I believe that connectivism will reflect the demands of practice discussed above, although I have not seen evidence that it is doing this yet, and I think there is room for growth.  My hope is that a sense of mind, a core constructivist principle, will be maintained as history shows this is an important perspective.  Let me start with a historical account of learning theory adapted from Bruner’s Acts of Meaning (1990).  He, like William James, considers psychology to be a science of the mind.  Both William James and Wilhelm Wundt (referring here to Wundts book Volkerpsychologie, not his work in physiological psychology) advocated for a non-reductionist study of mind, but progress in this direction was averted by the behaviorists with their grounding in positivist objectivism.  Jerome Burner participated in the cognitive revolution with the goal of reintroducing mind to psychology.  He recounts how a focus on computation again moved mind to the background, bringing back many of the same limitations that caused behaviorism to wain.  If was this caused a shift to constructivism.

In believe that connectivism can best continue by extending constructivist principles into new challenges, new practices, and new theoretical understandings.  But, there is ample opportunity to focus to much on nodes and information to the neglect of mind once again.  If that happens, history will repeat itself again with a turn from connectivism, back to some form of constructivism.  Some day neurology or philosophical associationism may progress to the point that a science of the mind will no longer be needed.  Some people in Wundt’s day believed that, but I believe that even today, that day is still very far in the future.
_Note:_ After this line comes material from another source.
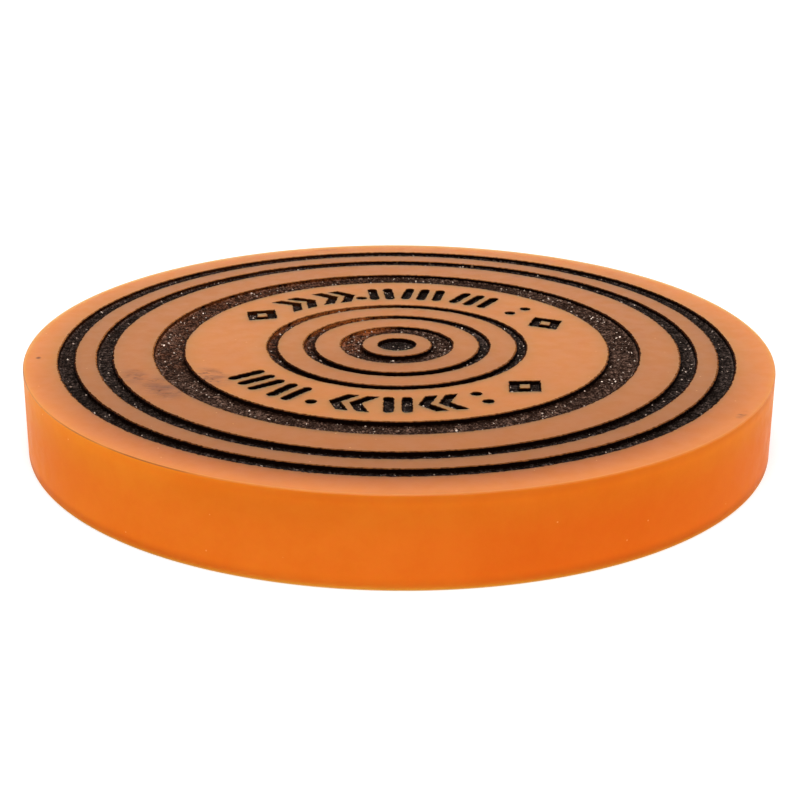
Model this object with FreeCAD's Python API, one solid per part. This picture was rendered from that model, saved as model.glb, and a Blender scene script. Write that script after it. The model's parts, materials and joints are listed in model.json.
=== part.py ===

A small critique of some graphics

The use of some matrix type graphics is not always meaningful to me.  In many cases a dichotomy is drawn that over simplifies and covers nuanced differences.  In the case of learning theories a concept map may be more informative to show historical development as well as concept breaks and similarities.  This is a small matter with primarily a pedagogical goal for addressing people who are not well grounded in the history of learning theory.